尤も、前認定のとおり、被告は昭和四八年二月一五日建築物の高度規制に関する告示案を発表し、同日以降は右案にそつた行政指導を開始し、同年四月一九日には右規制が告示され即日施行されるに至つた(告示・施行の事実は当事者間に争いがない。)ため、結局原告は前記最終案によるも確認処分を得られなくなり、そのため後に実施計画に基づく申請に変更するのやむなきに至つたのであるが、<証拠>によれば、右告示案の内容については昭和四七年ころから各区においてその説明会が行われていたこと、同四八年一月末には右告示案の内容にそつた行政指導が同年二月中にも行われる旨一般に報道されていたことが認められるから、右事実によれば、原告代表者もまた遅くとも同年一月末ころまでには同年二月中に右告示案の内容にそつた行政指導が行われること、従つてその内容に牴触する原告の最終案すらも確認処分を得られなくなる虞があることを知り又は知りうべきものであつたと推認できる。
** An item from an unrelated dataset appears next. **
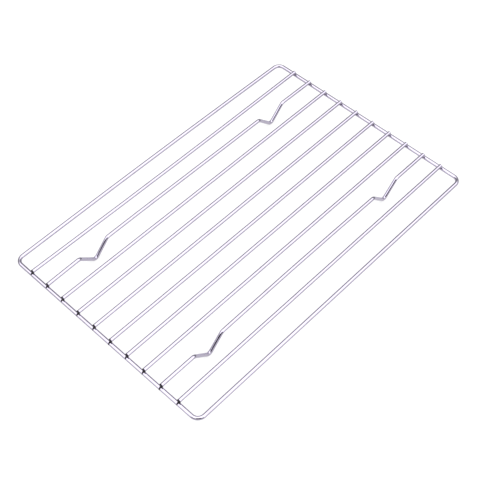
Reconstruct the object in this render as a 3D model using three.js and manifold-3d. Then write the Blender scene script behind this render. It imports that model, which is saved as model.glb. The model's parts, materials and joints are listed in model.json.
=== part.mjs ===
// Wire cooling rack: a closed ring of heavier wire, ten slat wires laid across it and welded on,
// two of them bent down into V-shaped feet. Millimetres, +Z up, X along the slats.
// The origin is on the surface that the rack stands on, under its middle.

import * as THREE from "three";
import { mergeVertices } from "three/addons/utils/BufferGeometryUtils.js";
import Module from "manifold-3d";

const wasm = await Module();
wasm.setup();

// Driving dimensions.
const RING_LENGTH = 380; // between the centrelines of the ring's short sides
const RING_WIDTH = 255; // between the centrelines of its long sides
const RING_WIRE = 4.2; // wire diameters
const SLAT_WIRE = 3.9;
const RING_CORNER_RADIUS = 7.8; // on the centreline
const SLAT_COUNT = 10;
const SLAT_PITCH = 22.8;
const SLAT_END_INSET = 0.4; // from the centreline of the ring's short side
const FOOT_SLATS = [2, 9]; // counted from the front
const FOOT_SPACING = 255.6; // between the two feet of one slat
const FOOT_SHIFT = -1.8; // of both feet from the slat's middle, towards its left end
const FOOT_WIDTH = 37; // of the V, between the sharp corners of its centreline
const FOOT_SLOPE = Math.PI / 4; // of its legs below the slat
const FOOT_TOP_RADIUS = 5; // bends on the centreline
const FOOT_TIP_RADIUS = 4;

// The welds: a collar of flash squeezed out round each crossing.
const WELD_REACH_X = RING_WIRE / 2; // from the middle of the crossing, flush with the ring's side
const WELD_REACH_Y = 2.6;
const WELD_REACH_Z = 1.3;
const WELD_GAP = 0.3; // clearance of a collar to both of its wires
const SLAT_GAP = 0.05; // clearance of a slat to the ring it lies on

// How finely round shapes are divided.
const WIRE_SIDES = 12;
const CORNER_STEPS = 6;
const TOP_BEND_STEPS = 3;
const TIP_BEND_STEPS = 5; // odd, so that the foot stands on a level facet
const WELD_SIDES = 12;
const WELD_LEVELS = 6;

// The foot's depth, from the slat's centreline to the facet that the foot stands on: the V's
// sharp corner and the wire below it, less what the round tip and its level facet take off.
const TIP_OUTER_RADIUS = FOOT_TIP_RADIUS + SLAT_WIRE / 2;
const TIP_ROUNDING = FOOT_TIP_RADIUS * (1 / Math.cos(FOOT_SLOPE) - 1);
const TIP_FLATNESS = TIP_OUTER_RADIUS * (1 - Math.cos(FOOT_SLOPE / TIP_BEND_STEPS));
const FOOT_CORNER_DEPTH = (FOOT_WIDTH / 2) * Math.tan(FOOT_SLOPE);
const FOOT_DEPTH = FOOT_CORNER_DEPTH - TIP_ROUNDING - TIP_FLATNESS + SLAT_WIRE / 2;

// Heights, from the surface up.
const SLAT_Z = FOOT_DEPTH;
const RING_Z = SLAT_Z - SLAT_WIRE / 2 - SLAT_GAP - RING_WIRE / 2;
const WELD_Z = RING_Z + RING_WIRE / 2 + SLAT_GAP / 2;

const SLAT_END = RING_LENGTH / 2 - SLAT_END_INSET;

const chrome = new THREE.MeshStandardMaterial({ color: 0xd9d8de, roughness: 0.12, metalness: 1 });
const weldMetal = new THREE.MeshStandardMaterial({ color: 0xa8a4ac, roughness: 0.35, metalness: 1 });

// A wire's centreline, held as the stations where its section changes direction, each with the
// direction of the wire there. A long straight run needs no station between its two ends.
class Centreline extends THREE.Curve {
  constructor(stations) {
    super();
    this.stations = stations;
  }
  get steps() {
    return this.stations.length - 1;
  }
  stationAt(u) {
    return this.stations[Math.round(u * this.steps)];
  }
  getPointAt(u) {
    return this.stationAt(u).point.clone();
  }
  getTangentAt(u) {
    return this.stationAt(u).direction.clone();
  }
}

// Walks a wire through straight runs and round bends in one plane, and collects its stations.
// Angles are in radians from the plane's first axis.
class WireWalk {
  constructor(start, heading, across, up) {
    this.point = start.clone();
    this.heading = heading;
    this.across = across;
    this.up = up;
    this.stations = [];
    this.mark();
  }
  direction() {
    return this.across
      .clone()
      .multiplyScalar(Math.cos(this.heading))
      .addScaledVector(this.up, Math.sin(this.heading));
  }
  mark() {
    this.stations.push({ point: this.point.clone(), direction: this.direction() });
  }
  run(length) {
    this.point.addScaledVector(this.direction(), length);
    this.mark();
    return this;
  }
  bend(angle, radius, steps) {
    const stepAngle = angle / steps;
    const chord = 2 * radius * Math.sin(Math.abs(stepAngle) / 2);
    for (let i = 0; i < steps; i += 1) {
      this.heading += stepAngle / 2;
      this.point.addScaledVector(this.direction(), chord);
      this.heading += stepAngle / 2;
      this.mark();
    }
    return this;
  }
  centreline() {
    return new Centreline(this.stations);
  }
}

// The section of a wire: a regular polygon whose flats are one wire radius from its middle, with
// a flat on each side, top and bottom.
function wireSection(diameter) {
  const corner = diameter / 2 / Math.cos(Math.PI / WIRE_SIDES);
  const points = [];
  for (let i = 0; i < WIRE_SIDES; i += 1) {
    const angle = ((i + 0.5) * 2 * Math.PI) / WIRE_SIDES;
    points.push(new THREE.Vector2(corner * Math.cos(angle), corner * Math.sin(angle)));
  }
  return new THREE.Shape(points);
}

function wireGeometry(centreline, diameter) {
  return new THREE.ExtrudeGeometry(wireSection(diameter), {
    steps: centreline.steps,
    extrudePath: centreline,
  });
}

function straightWire(from, to, diameter) {
  const direction = to.clone().sub(from).normalize();
  const ends = [from, to].map((point) => ({ point, direction }));
  return wireGeometry(new Centreline(ends), diameter);
}

function solidOf(geometry) {
  const bare = geometry.clone();
  bare.deleteAttribute("normal");
  bare.deleteAttribute("uv");
  const merged = mergeVertices(bare);
  return new wasm.Manifold(
    new wasm.Mesh({
      numProp: 3,
      vertProperties: merged.attributes.position.array,
      triVerts: new Uint32Array(merged.index.array),
    }),
  );
}

function geometryOf(solid) {
  const mesh = solid.getMesh();
  return new THREE.BufferGeometry()
    .setAttribute("position", new THREE.BufferAttribute(mesh.vertProperties, 3))
    .setIndex(new THREE.BufferAttribute(mesh.triVerts, 1));
}

function namedMesh(name, geometry, material) {
  const mesh = new THREE.Mesh(geometry, material);
  mesh.name = name;
  return mesh;
}

// Half of the ring: a U from the middle of one long side, round one short side, to the middle of
// the other long side. The back half is the same U turned round.
function ringHalf(turn) {
  const sideRun = RING_LENGTH / 2 - RING_CORNER_RADIUS;
  const endRun = RING_WIDTH - 2 * RING_CORNER_RADIUS;
  const across = new THREE.Vector3(Math.cos(turn), Math.sin(turn), 0);
  const up = new THREE.Vector3(-Math.sin(turn), Math.cos(turn), 0);
  const start = up.clone().multiplyScalar(-RING_WIDTH / 2);
  const walk = new WireWalk(start, 0, across, up)
    .run(sideRun)
    .bend(Math.PI / 2, RING_CORNER_RADIUS, CORNER_STEPS)
    .run(endRun)
    .bend(Math.PI / 2, RING_CORNER_RADIUS, CORNER_STEPS)
    .run(sideRun);
  return solidOf(wireGeometry(walk.centreline(), RING_WIRE));
}

// The closed ring, butt-welded end to end.
function frameRing() {
  const ring = ringHalf(0).add(ringHalf(Math.PI));
  const mesh = namedMesh("frame_ring", geometryOf(ring), chrome.clone());
  mesh.position.z = RING_Z;
  return mesh;
}

// A slat along X through the origin.
function slatGeometry() {
  const end = new THREE.Vector3(SLAT_END, 0, 0);
  return straightWire(end.clone().negate(), end, SLAT_WIRE);
}

// How far the sharp corner of a bend lies ahead of where the bend starts.
function setback(angle, radius) {
  return radius * Math.tan(angle / 2);
}

// A slat with two V-shaped feet, along X through the origin.
function footSlatGeometry() {
  const halfWidth = FOOT_WIDTH / 2;
  const legLength = halfWidth / Math.cos(FOOT_SLOPE);
  const topSetback = setback(FOOT_SLOPE, FOOT_TOP_RADIUS);
  const tipSetback = setback(2 * FOOT_SLOPE, FOOT_TIP_RADIUS);
  const leftRun = SLAT_END + FOOT_SHIFT - FOOT_SPACING / 2 - halfWidth - topSetback;
  const rightRun = SLAT_END - FOOT_SHIFT - FOOT_SPACING / 2 - halfWidth - topSetback;
  const middleRun = FOOT_SPACING - FOOT_WIDTH - 2 * topSetback;
  const legRun = legLength - topSetback - tipSetback;
  const across = new THREE.Vector3(1, 0, 0);
  const up = new THREE.Vector3(0, 0, 1);
  const walk = new WireWalk(new THREE.Vector3(-SLAT_END, 0, 0), 0, across, up).run(leftRun);
  for (const nextRun of [middleRun, rightRun]) {
    walk
      .bend(-FOOT_SLOPE, FOOT_TOP_RADIUS, TOP_BEND_STEPS)
      .run(legRun)
      .bend(2 * FOOT_SLOPE, FOOT_TIP_RADIUS, TIP_BEND_STEPS)
      .run(legRun)
      .bend(-FOOT_SLOPE, FOOT_TOP_RADIUS, TOP_BEND_STEPS)
      .run(nextRun);
  }
  return wireGeometry(walk.centreline(), SLAT_WIRE);
}

// The collar of flash round one crossing, centred where slat and ring meet: a flattened ball
// less the room that the two wires take.
function weldGeometry() {
  const reach = 2 * WELD_REACH_Y;
  const slatRoom = straightWire(
    new THREE.Vector3(-reach, 0, SLAT_Z - WELD_Z),
    new THREE.Vector3(reach, 0, SLAT_Z - WELD_Z),
    SLAT_WIRE + 2 * WELD_GAP,
  );
  const ringRoom = straightWire(
    new THREE.Vector3(0, -reach, RING_Z - WELD_Z),
    new THREE.Vector3(0, reach, RING_Z - WELD_Z),
    RING_WIRE + 2 * WELD_GAP,
  );
  const ball = new THREE.SphereGeometry(1, WELD_SIDES, WELD_LEVELS);
  ball.rotateX(Math.PI / 2);
  ball.scale(WELD_REACH_X, WELD_REACH_Y, WELD_REACH_Z);
  return geometryOf(solidOf(ball).subtract(solidOf(slatRoom)).subtract(solidOf(ringRoom)));
}

const rack = new THREE.Group();
rack.add(frameRing());

const slat = slatGeometry();
const footSlat = footSlatGeometry();
const weld = weldGeometry();
for (let number = 1; number <= SLAT_COUNT; number += 1) {
  const y = (number - (SLAT_COUNT + 1) / 2) * SLAT_PITCH;
  const label = String(number).padStart(2, "0");
  const footed = FOOT_SLATS.includes(number);
  const wire = footed
    ? namedMesh(`foot_wire_${label}`, footSlat, chrome.clone())
    : namedMesh(`slat_wire_${label}`, slat, chrome.clone());
  wire.position.set(0, y, SLAT_Z);
  rack.add(wire);
  for (const [side, x] of [["left", -RING_LENGTH / 2], ["right", RING_LENGTH / 2]]) {
    const collar = namedMesh(`weld_${side}_${label}`, weld, weldMetal.clone());
    collar.position.set(x, y, WELD_Z);
    rack.add(collar);
  }
}

export default rack;
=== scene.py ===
"""The looks of a wire cooling rack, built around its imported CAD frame.

Every wire is a swept tube with the small bows of real straightened wire and sheared ends, and
every crossing gets its own bead of weld. Metres, in the CAD model's frame: X along the slats,
Y across them, Z up.
"""

import json
import math
import random

import bmesh
import bpy
from mathutils import Matrix, Vector


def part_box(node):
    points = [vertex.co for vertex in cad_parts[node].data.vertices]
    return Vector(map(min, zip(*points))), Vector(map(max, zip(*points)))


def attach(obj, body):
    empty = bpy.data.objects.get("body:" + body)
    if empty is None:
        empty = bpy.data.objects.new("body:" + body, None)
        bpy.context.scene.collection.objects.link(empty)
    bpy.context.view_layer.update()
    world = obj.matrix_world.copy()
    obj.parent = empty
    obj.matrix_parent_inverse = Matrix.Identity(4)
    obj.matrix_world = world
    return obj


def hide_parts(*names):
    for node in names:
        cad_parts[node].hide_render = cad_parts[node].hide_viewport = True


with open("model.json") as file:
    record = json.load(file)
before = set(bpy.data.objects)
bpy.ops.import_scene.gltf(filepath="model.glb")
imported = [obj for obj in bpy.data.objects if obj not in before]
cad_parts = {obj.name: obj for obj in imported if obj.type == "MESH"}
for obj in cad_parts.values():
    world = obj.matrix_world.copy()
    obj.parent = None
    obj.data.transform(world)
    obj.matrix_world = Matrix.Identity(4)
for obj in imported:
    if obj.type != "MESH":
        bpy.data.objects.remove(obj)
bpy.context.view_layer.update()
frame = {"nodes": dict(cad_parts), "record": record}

MM = 0.001
SEED = 11

# The bends of the foot wires and of the ring, on their centrelines, as the CAD wires have them.
FOOT_SLOPE = math.radians(45)
FOOT_TOP_RADIUS = 5 * MM
FOOT_TIP_RADIUS = 4 * MM
RING_CORNER_RADIUS = 7.8 * MM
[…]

そして、被告側から原告代表者に対し、原告の最終案で確認処分を行う予定であるから右案にそつて図面等を差替えるよう求めたのが同年一月二七日のことであることは前認定のとおりであるから、前記告示案による行政指導開始までになお約二〇日間の余裕があつたものであるが、<証拠>によれば、右のような差替えのなされる場合には、便宜従前の図面に赤線を引くなどの簡易な方法をとることが認められており、それによれば原計画添付の図面を用いて最終案にそつた図面に訂正するのに二、三日を要するにすぎないことが認められる。以上のとおり、原告は近々前記告示案にそつた行政指導が開始されることを知り又は知りうべき状況にありながら、被告から図面差替えによる確認処分がなされる予定を聞かされたときから二週間余の後である同年二月一三日になつてようやく差替え準備のため被告庁舎に赴き、被告から原計画添付図面の返還を受けたため、前記告示案にそつた行政指導が開始された同月一五日までに右の差替えを了することができなかつたのである。従つて、右同日以降右告示案の基準に牴触する原告の最終案に対してこれを確認処分の対象とすることはできないとして被告側が同日以前の態度を変更したこと、及びその結果原告がその最終案によるも確認処分を受けられぬ間に前記告示が施行され、原告が実施計画への変更を図るのやむなきに至つたことをも合わせ考察しても、未だ佐藤主事の前記確認処分の遅延について違法性があると認めることはできない。

六叙上の次第で、佐藤主事の原計画に対する確認処分の遅延はこれをもつて未だ民事訴訟法上違法とはいい難いから、その余の争点について判断するまでもなく原告の請求は理由なきことに帰着する。

よつて原告の請求を棄却することとし、訴訟費用の負担につき民事訴訟法八九条を適用して、主文のとおり判決する。